State how many lines in the records hold the word "that", giving the number and no other text.

→ **Given information**
--- start ---

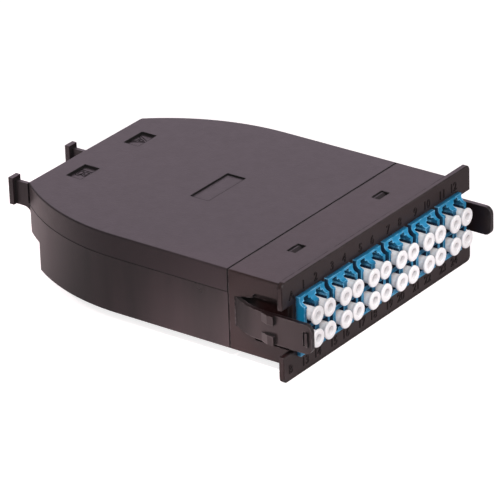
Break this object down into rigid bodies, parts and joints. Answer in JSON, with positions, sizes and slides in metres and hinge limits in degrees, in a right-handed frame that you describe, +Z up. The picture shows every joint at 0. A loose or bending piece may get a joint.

--- end ---
--- start ---

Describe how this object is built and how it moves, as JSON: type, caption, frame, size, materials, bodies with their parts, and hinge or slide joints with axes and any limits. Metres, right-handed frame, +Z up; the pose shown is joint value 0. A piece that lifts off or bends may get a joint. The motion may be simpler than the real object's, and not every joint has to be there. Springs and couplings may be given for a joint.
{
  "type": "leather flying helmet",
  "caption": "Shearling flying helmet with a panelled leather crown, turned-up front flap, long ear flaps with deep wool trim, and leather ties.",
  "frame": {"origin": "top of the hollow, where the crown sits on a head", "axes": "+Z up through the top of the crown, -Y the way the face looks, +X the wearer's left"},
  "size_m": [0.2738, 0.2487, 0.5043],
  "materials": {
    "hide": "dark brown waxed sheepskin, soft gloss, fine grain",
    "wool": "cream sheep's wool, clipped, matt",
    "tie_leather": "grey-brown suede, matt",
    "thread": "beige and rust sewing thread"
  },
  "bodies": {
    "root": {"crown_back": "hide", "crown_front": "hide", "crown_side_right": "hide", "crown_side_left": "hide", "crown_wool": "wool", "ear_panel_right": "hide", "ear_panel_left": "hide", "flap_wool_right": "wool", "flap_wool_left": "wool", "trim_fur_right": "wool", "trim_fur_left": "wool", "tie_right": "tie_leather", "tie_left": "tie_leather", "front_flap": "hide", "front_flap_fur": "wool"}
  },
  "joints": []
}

--- end ---

→ **Worked solution**
2